Materials of the Philly Barnes (presented at Philadelphia Arts Commission meeting)
[Part 1 is here.
The video of my visit to the Barnes Foundation’s Philadelphia
construction site, showing a prototype fragment of the new facility, is
here.]
I’ve been intending to follow up on my first post (linked above) about the Philadelphia Arts Commission’s approval of the Barnes plans, and
to report on the comments that the architects made in an interview with
me after the vote was taken. But I got sidetracked by the more
immediately pressing stories that broke last week.
So I need to begin this post by saying four things:
1) Mine is not the only ArtsJournal blog on which the ad has been placed.
2) My strong opposition to the Barnes’ move to Philadelphia is well known. (Will the ad still be there tomorrow?)
3) There is a Chinese wall between AJ bloggers and the people who take in the ad money and post the ads, just as there’s a separation of church and state between a newspaper’s editorial and advertising departments in the mainstream media. (Unlike the situation at those publications, however, a large portion of the ad money goes to the writer—me.)
4) I don’t control the ads and they will not control what I write.

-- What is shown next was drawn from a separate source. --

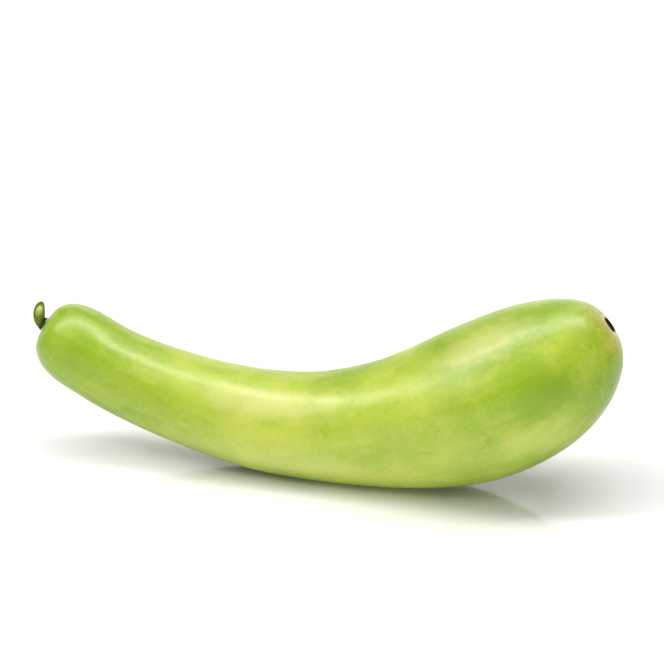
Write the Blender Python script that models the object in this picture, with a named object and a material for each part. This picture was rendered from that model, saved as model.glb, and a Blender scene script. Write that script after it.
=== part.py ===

These kinds of conflicts are an occupational hazard of a one-woman operation. I navigate the shoals as best I can.
And now, back to our regularly scheduled blogging:
Below is Part Two of my video from the Arts Commission’s meeting. In this one, architect Tod Williams describes plans for parking and for the controversial “light box” above the courtyard that runs between the part of the facility that will contain the Barnes Collection and the entry area that will house ticketing, café, offices, shop, auditorium and temporary exhibition space.
I plan to follow up with the architects’ remarks to me about the project. Even the portion of the interior of the new Barnes that is supposed to replicate the old Barnes will, in several respects, be significantly different from what you remember.